Friday, May 1, 2015

Double Take (A Teen Review and Librarian Review): The Summer I Became a Nerd by Leah Rae Miller



The Summer I Became a NerdTeen Review

The Summer I Became a Nerd by Leah Rae Miller was a funny, but predictable book. It started out with Madelyne Summers, a seventeen year-old cheerleader with an embarrassing secret. She’s a nerd! And no one knows except Logan an employee at the local comic book store. Together, through the summer, they go through comic conventions, role playing, and video games, but in secret of course. No one can know she is a nerd with a passion for comic books. But while they have fun, Madelyne’s life becomes more and more of a lie-filled mess. With jealous ‘friends’ trying to figure out where she is spending her summer, and rude fairies trying to tear her and Logan apart, her secret is close to becoming uncovered, but maybe it wouldn’t be such a bad thing... This book shows what it’s like to be pressured into being someone you’re not. Which is what almost every human in the world is going through right now. Even though the story line was a little predictable at times, it had relatable characters and all the goblins and mythical creatures that you could handle, which made it very fun and exciting. This book gets a 4/5 stars in my opinion.     

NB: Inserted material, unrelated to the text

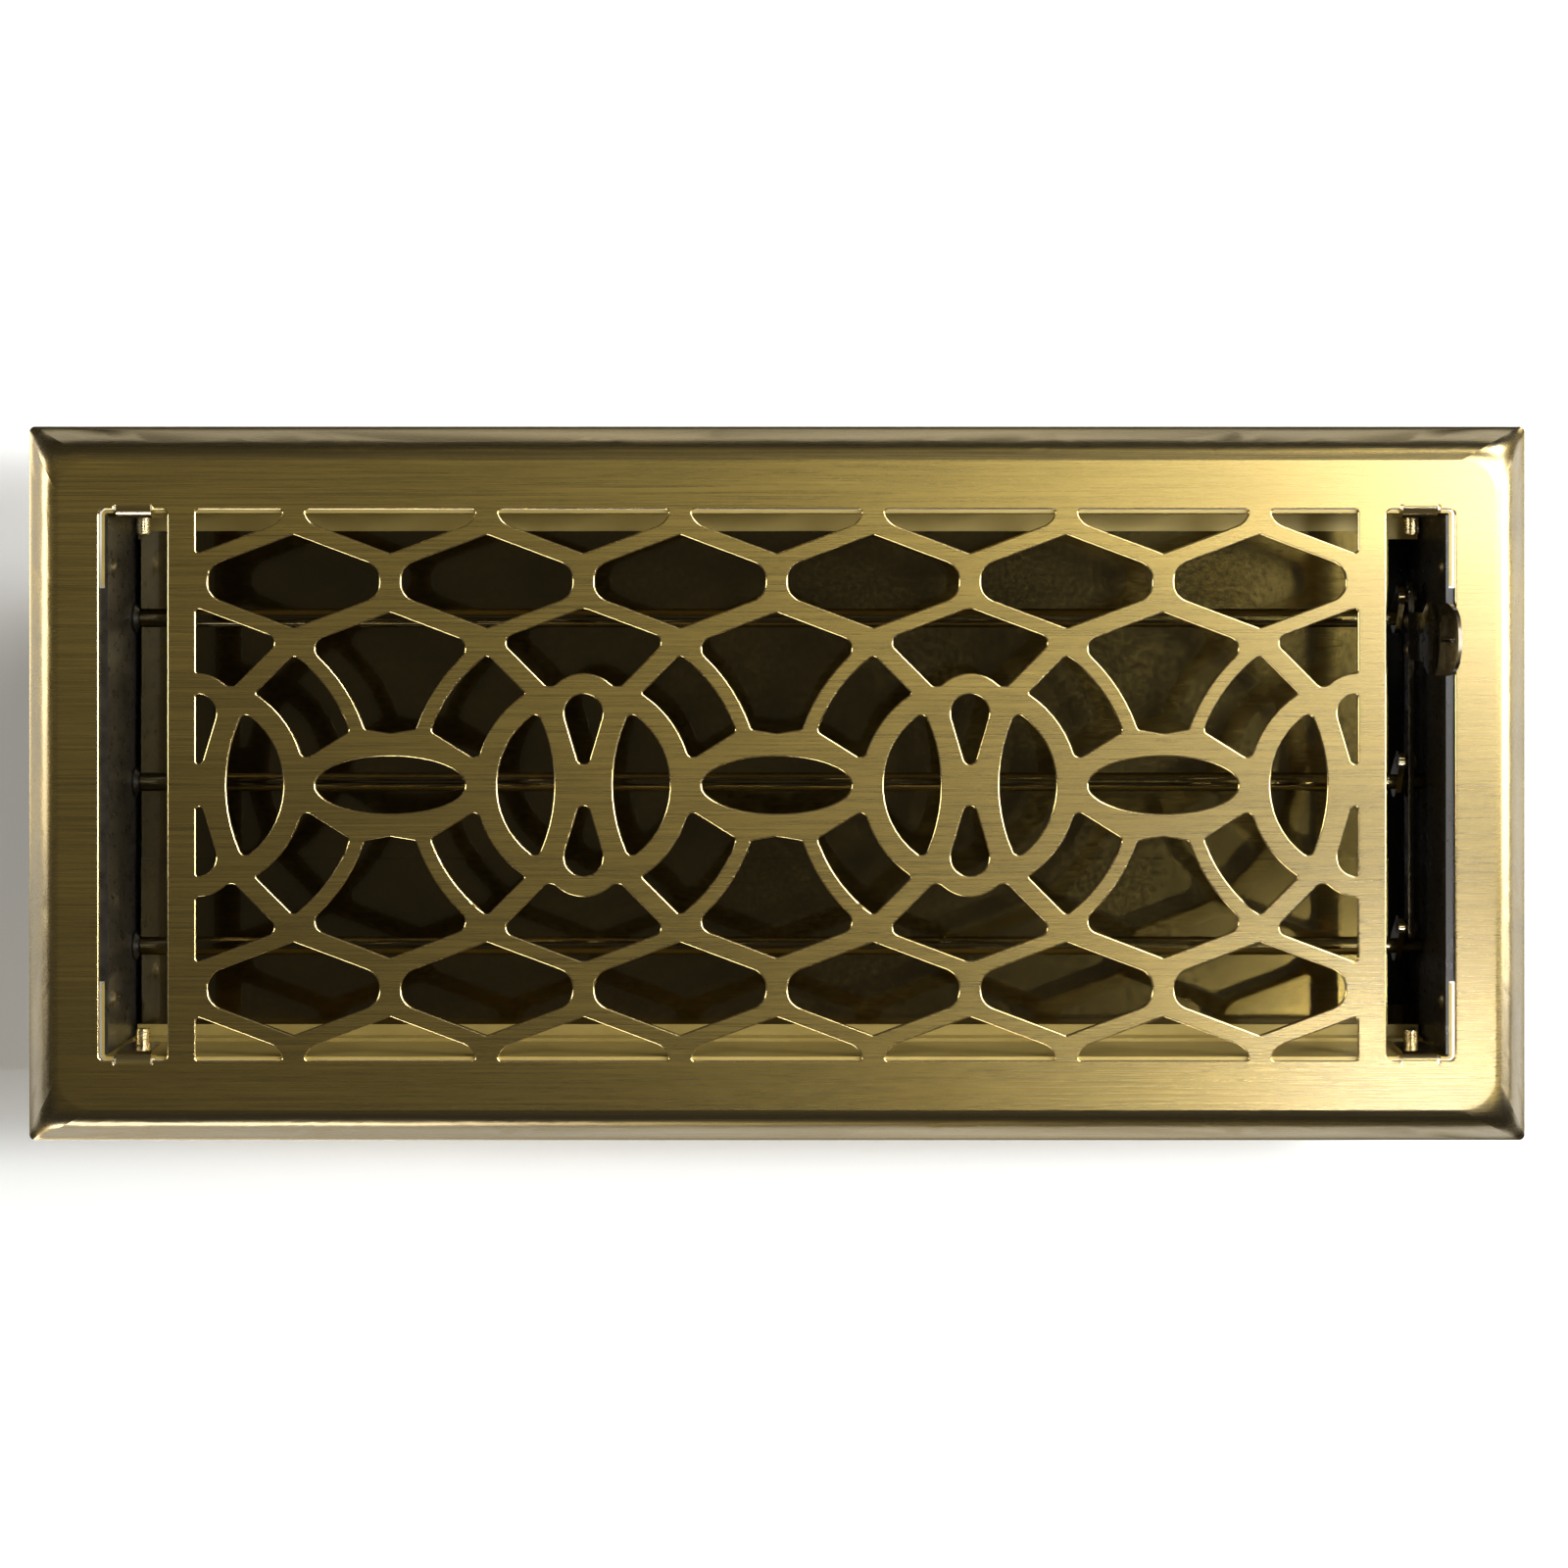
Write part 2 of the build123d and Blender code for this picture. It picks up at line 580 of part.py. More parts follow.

(Reviewed by Gingerbread637, 13, Western Middle School)

Librarian Review

Summary:
Maddie is a cheerleader, dating the star football player, pretty, popular, and so afraid that people will find out the truth…she is really a nerd. She loves comic books and even keeps a comic book journal, but she is terrified that her friends will find out and then shun her. Then she meets Logan, the son of the owner of the local comic shop. As she gets to know him, and share her inner geek, she wants more. If her friends find out they will reject her. Her only choice is to keep her love of comics and Logan a secret, and lead a double life.

Review:
This is the perfect summer read; light, entertaining, and funny. Maddie struggles with the age old problem of accepting herself. She is so worried about what other people think that she forgets to be true to herself. Although her dilemmas and escapades are quite predictable, you can’t help but enjoy the journey. 


Maddie is a likable, though somewhat frustrating character. I say frustrating because you spend the entire novel yelling at her to be herself. Realistically, being yourself isn’t always easy, as Maddie finds out as she tries to juggle her two lives. Despite this, I did find Maddie likable.

The supporting cast of characters are a lot of fun as well including Logan’s best friend Dan. I love how these characters complimented the story and made things more interesting—or in Dan’s case, bluntly told Maddie what he thought she was messing up.

Overall:
This light fun read is entertaining and enjoyable. While the reader will figure out the solution to Maddie’s problems long before she does, they will still enjoy Maddie’s journey.

Cautions for Sensitive Readers:
Sex: None
Drugs: None
Alcohol: None
Violence: None
Profanity: Mild. Dan’s vocabulary tends to be a bit vulgar, and he is periodically reminded to watch his language. The language does not offend or affect the reader’s enjoyment of the novel.